Monday, November 10, 2008

Congestion is a poor measure of mobility.

Congestion management, or building us out of congestion, is a poor way of measuring mobility, which is why access issues for bicycle and pedestrian mobility get locked out of the funding and design streams. CCAG has not been able to implement many of its bicycle master plan provisions over the last two iterations since 1995, and is looking for a new plan, because congestion management has wiped out the routes and created the need for expensive replacement which lack any funding capability in TDA-3. One example is Ralston over 101 where the two right turning lanes on 101 northbound wiped out access and a replacement with the Ralton bike bridge is now more than eight years late and seriously funding challenged. Greg Marsden has proposed alternate measures.

Looking in the TEP for alternate funding is also wrong. SMCTD Transportation Expenditure Plan Program Categories Pedestrian and Bicycle 3 0% $45.0 million $25 million (page 7) to implement either Millbrae Avenue/US 101 pedestrian/bike overcrossing (Millbrae)
or US 101 near Hillsdale Boulevard pedestrian/bike overcrossing (San Mateo) are replacement funding for not providing routine accomodation. Both Pedestrian overcrossings should have been included as Routine Accomodation fundings when Caltrans and Bart completed the projects that left these projects up to the local municipalities. When all is said and done, there would be all too little money left in the pot to fund any other project that the 19 other Cities might propose.

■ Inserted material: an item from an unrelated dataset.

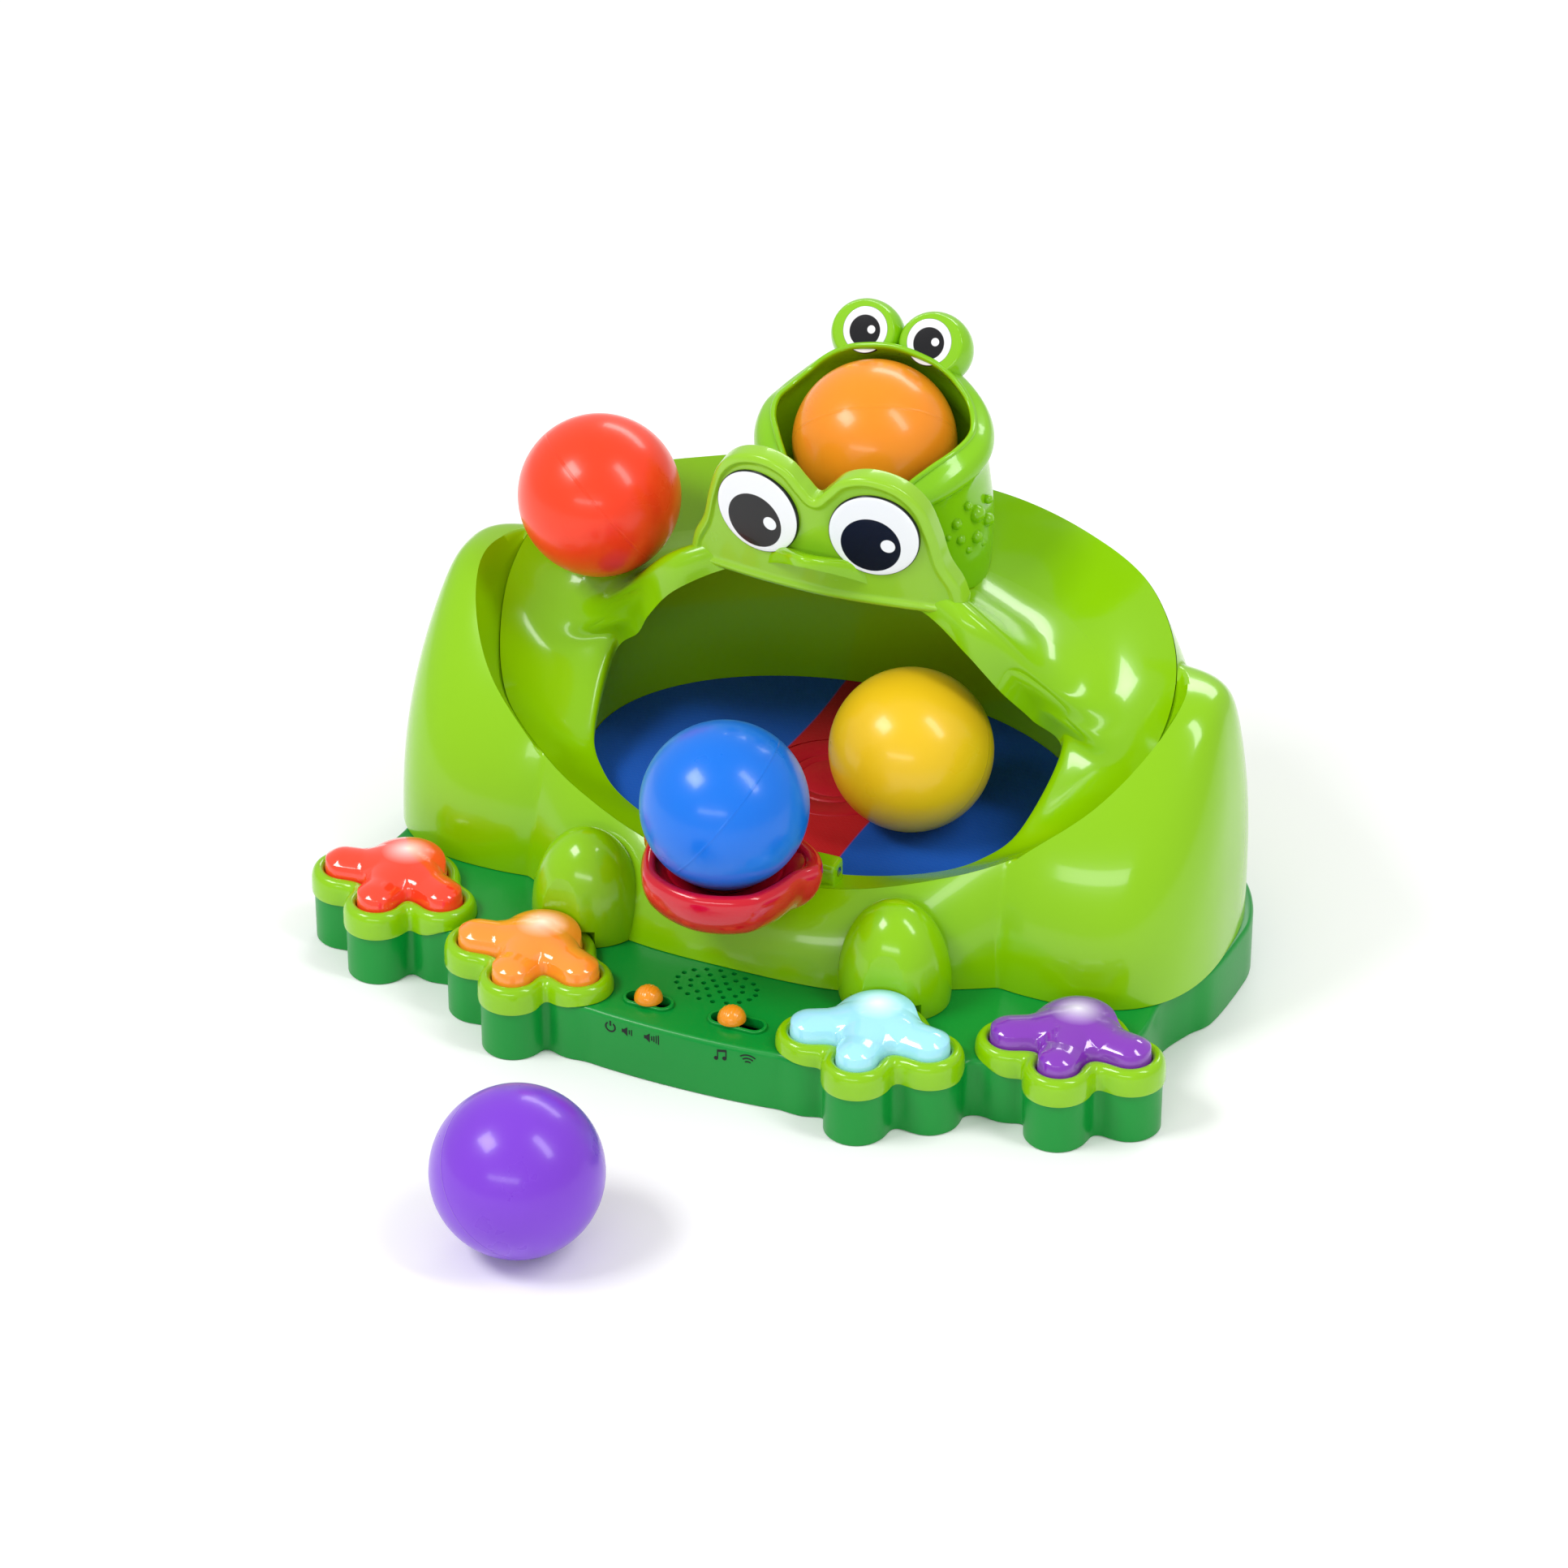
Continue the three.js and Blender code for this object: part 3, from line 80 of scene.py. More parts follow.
floor_data = bpy.data.meshes.new("floor")
floor_data.from_pydata([(-6, -6, 0), (6, -6, 0), (6, 6, 0), (-6, 6, 0)], [], [(0, 1, 2, 3)])
floor = bpy.data.objects.new("floor", floor_data)
bpy.context.collection.objects.link(floor)
floor_mat, _, floor_shader = shader("pale_floor")
setting(floor_shader, {"Base Color": (0.93, 0.93, 0.93, 1), "Roughness": 0.75})
floor_data.materials.append(floor_mat)
world = bpy.data.worlds.new("surround")
bpy.context.scene.world = world
world.use_nodes = True
setting(world.node_tree.nodes["Background"], {"Color": (1, 1, 1, 1), "Strength": 0.6})
PANELS = [
    ("top_left", (-0.9, -0.9, 1.6), (0.8, 0.55), 19, (0.05, 0.0, 0.1)),
    ("top_right", (1.1, -0.2, 1.5), (0.3, 1.0), 10, (0.05, 0.0, 0.1)),
    ("front_low", (0.2, -1.9, 0.8), (1.4, 0.2), 5.5, (0.0, 0.0, 0.08)),
    ("back", (0.0, 1.4, 1.1), (1.2, 0.3), 8, (0.0, 0.0, 0.12)),
]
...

In the Economist building out, or Braes Paradox, was recently described and the following letter received:

SIR – It may be of interest to your readers to know that it was actually economists who first figured out that an individual's selfish behaviour when selecting an optimal travel route would yield different traffic flows and times than if one were to assign flows in a centralized manner to try and minimize the cost to society ("Queuing conundrums ", September 13th). Arthur Pigou wrote "The Economics of Welfare" in 1920, by which time he was well aware of the distinction between different traffic behaviours.

Curiously, traffic and queuing problems keep on getting (re)discovered by different disciplines; now it seems to be the turn of the physicists.

Anna Nagurney
Director
Virtual Centre for Supernetworks
Isenberg School of Management
University of Massachusetts
Amherst, Massachusetts

Note the solution- permanent Sunday Streets!